Diana is now having a vision of all the Wonder Women that could have been had someone accessed the artefacts sooner – visually, Marston’s original, the crappy DC reboots, Ellis’ analogue from Planetary, Promethea etc., though none are explicitly named in the narrative. They all blur across each other in a never-ending montage. The idea is that the Amazons, and the emissary ‘Diana’, blended into myth in our reality when their mathematical existence was disproven. The voice that told her the story before tells her that she must cast the lasso, which is in fact symbolic of a non-linear mathematical feedback loop (I got this from Douglas Hofstadter I think) that will engineer them back to reality, to discover the truth and bring the ambassador from the higher world through. Diana replies that she doesn’t have the lasso.

Another police team distract the villain, and Helen picks up Diana’s unconscious body and runs… not very quickly, obviously. The villain quickly dispatches the cops and begins to give chase. He finds her down a corridor where she is standing in front of three wheeled desks. He asks what they are, and Helen replies that, during the English battle against the Spanish Armada, the English would use fireships. The chemicals she’s put on the desk are used in preparation of artefacts for radiometic dating and are very flammable. She then starts to explain that she’s holding her lighter that she uses to light cigarettes, but reckons aloud that he probably gets it. She kicks the desks at him one by one and shields Diana from the resulting explosion. Don’t mess with me, she boasts, I’m a historian.

The villain emerges damaged, but not defeated, from the explosions. He is angry … doubly so when he can neither locate Helen nor the lasso. Switch to Helen, who is hiding in one of the archive rooms, trying to figure out how to use the lasso. Screw it, she says, and places it across the bracelets that are attached to Diana’s unconscious body.

In Diana’s vision, Diana now has the lasso. She casts it into the montage thingy, which are actually a collection of wavefunctions and there’s an explosion (or rather implosion, as the wavefunctions collapse) of white light.

Outside the smoking, damaged museum in the daylight, Helen is staggering away from the building in a daze. A mechanical hand grabs her neck from behind. The villain, furious, demands to know where the lasso and bracelets are. If Helen tells him, he’ll let her live as one of his sex slaves.

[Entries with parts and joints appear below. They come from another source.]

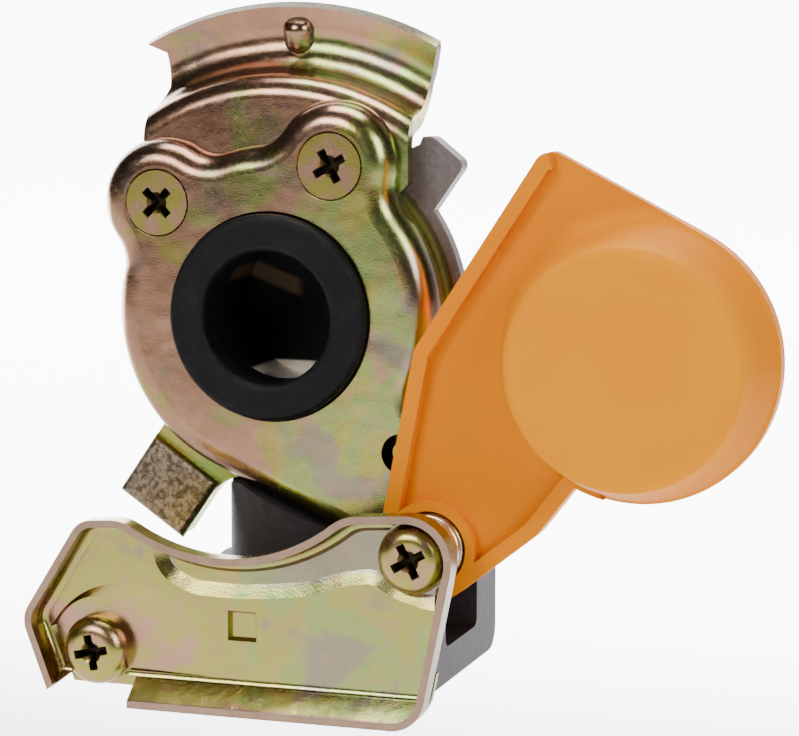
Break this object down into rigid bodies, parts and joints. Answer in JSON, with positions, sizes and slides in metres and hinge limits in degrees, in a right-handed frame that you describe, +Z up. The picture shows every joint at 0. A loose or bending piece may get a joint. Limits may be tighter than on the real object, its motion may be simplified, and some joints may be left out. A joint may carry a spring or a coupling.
{
  "type": "palm coupling head",
  "caption": "Palm coupling head of a trailer air brake: plated face plate with claw, cast housing, guide bracket and swinging spring-loaded dust cover.",
  "frame": {"origin": "centre of the sealing ring's front face", "axes": "+X to the side of the cover's pivot, +Z up towards the claw, the sealing face looks towards -Y"},
  "size_m": [0.1287, 0.0465, 0.1198],
  "materials": {
    "cast_aluminium": "rough die-cast skin",
    "plated_steel": "yellow zinc plated, iridescent",
    "rubber": "smooth moulded",
    "screw_steel": "yellow zinc plated",
    "spring_steel": "plated wire",
    "yellow_plastic": "semi-gloss moulded"
  },
  "bodies": {
    "head": {"housing": "cast_aluminium", "face_plate": "plated_steel", "lug_plate": "plated_steel", "guide_bracket": "plated_steel", "sealing_ring": "rubber", "plate_screw_left": "screw_steel", "plate_screw_right": "screw_steel", "bracket_screw": "screw_steel", "pivot_screw": "screw_steel", "pivot_sleeve": "screw_steel", "cover_spring": "spring_steel", "locating_pin": "screw_steel"},
    "washer": {"spring_washer": "spring_steel"},
    "cover": {"dust_cover": "yellow_plastic"}
  },
  "joints": [
    {"name": "cover_lift", "type": "slide", "parent": "head", "child": "washer", "axis": [0, -1, 0], "range_m": [0, 0.0018], "stiffness_N_per_m": 3000, "deforming": ["cover_spring"]},
    {"name": "cover_swing", "type": "hinge", "parent": "washer", "child": "cover", "pos_m": [0.0312, 0, -0.0373], "axis": [0, -1, 0], "range_deg": [0, 86.9]}
  ]
}
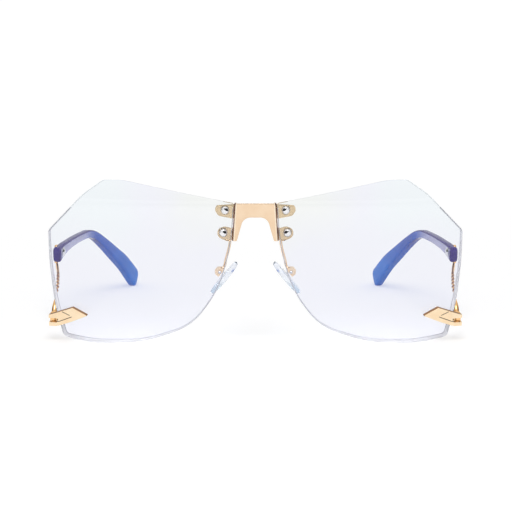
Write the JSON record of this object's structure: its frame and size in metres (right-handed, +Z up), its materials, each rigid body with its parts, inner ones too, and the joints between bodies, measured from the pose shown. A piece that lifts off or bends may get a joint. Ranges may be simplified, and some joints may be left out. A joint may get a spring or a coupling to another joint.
{
  "type": "rimless sunglasses",
  "caption": "Rimless sunglasses with large nearly clear lenses, a folded metal bridge, rocking nose pads and low-set ridged arms that carry drop-shaped folding temples.",
  "frame": {"origin": "on the ground under the middle of the open glasses' outer box; the ground touches the lower edges of both lenses and the tips of both temples", "axes": "+Z up, -Y the way the glasses face, +X to the wearer's left; both hinge axes are parallel to Z"},
  "size_m": [0.1544, 0.1556, 0.061],
  "materials": {
    "champagne_gold": "polished pale champagne gold plating",
    "steel": "polished",
    "clear_lens": "polished, nearly clear with a faint blue tint",
    "clear_plastic": "clear",
    "silicone": "soft, translucent",
    "violet_acetate": "polished, translucent blue violet"
  },
  "bodies": {
    "front": {"lens_left": "clear_lens", "lens_right": "clear_lens", "bridge": "champagne_gold", "bridge_screw_left_upper": "steel", "bridge_washer_left_upper": "clear_plastic", "bridge_nut_left_upper": "steel", "bridge_screw_left_lower": "steel", "bridge_washer_left_lower": "clear_plastic", "bridge_nut_left_lower": "steel", "pad_arm_left": "champagne_gold", "pad_box_left": "champagne_gold", "pad_screw_left": "steel", "hinge_plate_left": "champagne_gold", "hinge_screw_left": "champagne_gold", "back_plate_left": "champagne_gold", "plate_screw_left_inner": "steel", "plate_screw_left_outer": "steel", "bridge_screw_right_upper": "steel", "bridge_washer_right_upper": "clear_plastic", "bridge_nut_right_upper": "steel", "bridge_screw_right_lower": "steel", "bridge_washer_right_lower": "clear_plastic", "bridge_nut_right_lower": "steel", "pad_arm_right": "champagne_gold", "pad_box_right": "champagne_gold", "pad_screw_right": "steel", "hinge_plate_right": "champagne_gold", "hinge_screw_right": "champagne_gold", "back_plate_right": "champagne_gold", "plate_screw_right_inner": "steel", "plate_screw_right_outer": "steel"},
    "temple_left": {"temple_arm_left": "champagne_gold", "temple_left": "violet_acetate", "temple_screw_left": "steel"},
    "temple_right": {"temple_arm_right": "champagne_gold", "temple_right": "violet_acetate", "temple_screw_right": "steel"},
    "pad_left": {"nose_pad_left": "silicone", "pad_insert_left": "clear_plastic"},
    "pad_right": {"nose_pad_right": "silicone", "pad_insert_right": "clear_plastic"}
  },
  "joints": [
    {"name": "left_temple_fold", "type": "hinge", "parent": "front", "child": "temple_left", "pos_m": [0.07461, -0.05867, 0.00815], "axis": [0, 0, 1], "range_deg": [0, 80]},
    {"name": "right_temple_fold", "type": "hinge", "parent": "front", "child": "temple_right", "pos_m": [-0.07461, -0.05867, 0.00815], "axis": [0, 0, -1], "range_deg": [0, 75]},
    {"name": "left_pad_rock", "type": "hinge", "parent": "front", "child": "pad_left", "pos_m": [0.01302, -0.06608, 0.02683], "axis": [0, -1, 0], "range_deg": [-8, 8]},
    {"name": "right_pad_rock", "type": "hinge", "parent": "front", "child": "pad_right", "pos_m": [-0.01302, -0.06608, 0.02683], "axis": [0, -1, 0], "range_deg": [-8, 8]}
  ]
}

Diana now shows up, awake. Except she’s now over 6 feet tall. She was good looking before, but now she’s statuesque (whilst being realistic and, ahem, in proportion). She’s Wonder Woman (though it’s the papers who call her that later!). The villain says that, while damaged, the suit he’s in is based on an anti-Superman design. And since I can’t stand drawn out comic book brawls, Wonder Woman smashes it with one punch.

*

 Right, that’s enough fanfiction. Well, almost. Future issues might deal with stuff like:

  • The Amazon reality and Hippolyta being a manifestation of “the Wonder,” a magical force that exists across universes;
  • Other ways the existence of Amazon reality subconsciously influenced Man’s World, such as the (reactionary) idealist theories of Plato
  • The super-adjusted Diana/Wonder Woman hybrid (rather than a Captain Marvel/Bill Batson or Marvelman/Mike Moran style dynamic) trying to adapt to being a wholesome celebrity whilst maintaining a healthy social/sex life and managing it;
  • The Amazonian reintegration, and the new influx of Amazon technology and philosophy into our world;
  • Diana as diplomat vs the patriarchal structures of power;
  • The nerd villain from the first two issues being the agent of an underground online community called Stormhead, who are neofascists under the control of Baroness Von Gunther, a Nazi who wants to use Amazon technology to establish a Fourth Reich that will last forever
  • Helen’s encroaching jealousy at the fact she could have been Wonder Woman leading to her being possessed by the renegade mathemagician Circe, who it transpires actually just wanted to take over Man’s World for herself but managed to trap herself in the un-reality between the Amazonian world and ours, occasionally inspiring moments of chaotic feminine wrath putting checks on male dominance to amuse herself, like Boudicca burning Rome, the Tangut princess that fatally castrated Genghis Khan (or the werewolf in Alan Moore’s Swamp Thing…)
  • So, in other words, feminism (Wonder Woman) versus matriarchy (Von Gunther) versus radical feminism (Circe) versus patriarchy (everyone else)

…But you’ll never know, as I’ve just overdosed on Lemsips and manuka honey, and by the time I wake up tomorrow afternoon I’ll be back to normal and won’t give a fuck about Wonder Woman any more.

Laurence Thompson

Laurence Thompson is an English writer, currently working on the sequel of an award-winning independent film. He is almost certainly drunk.

Comments

Paul Rodgers
Reply

Fantastic.

Also, Final Crisis was one of the few times Wonder Woman got her due in a major event, for precisely the reasons you say. Its a shame Final Crisis was so reviled/had no major repercussions on the DC Universe, because a Wonder Woman forced to confront her personal demons would have been nothing short of fascinating.

Laurence Thompson
Reply

I think it’ll just take a few years for everyone to clock on to what Morrison was laying down. Same thing happened with X-Men.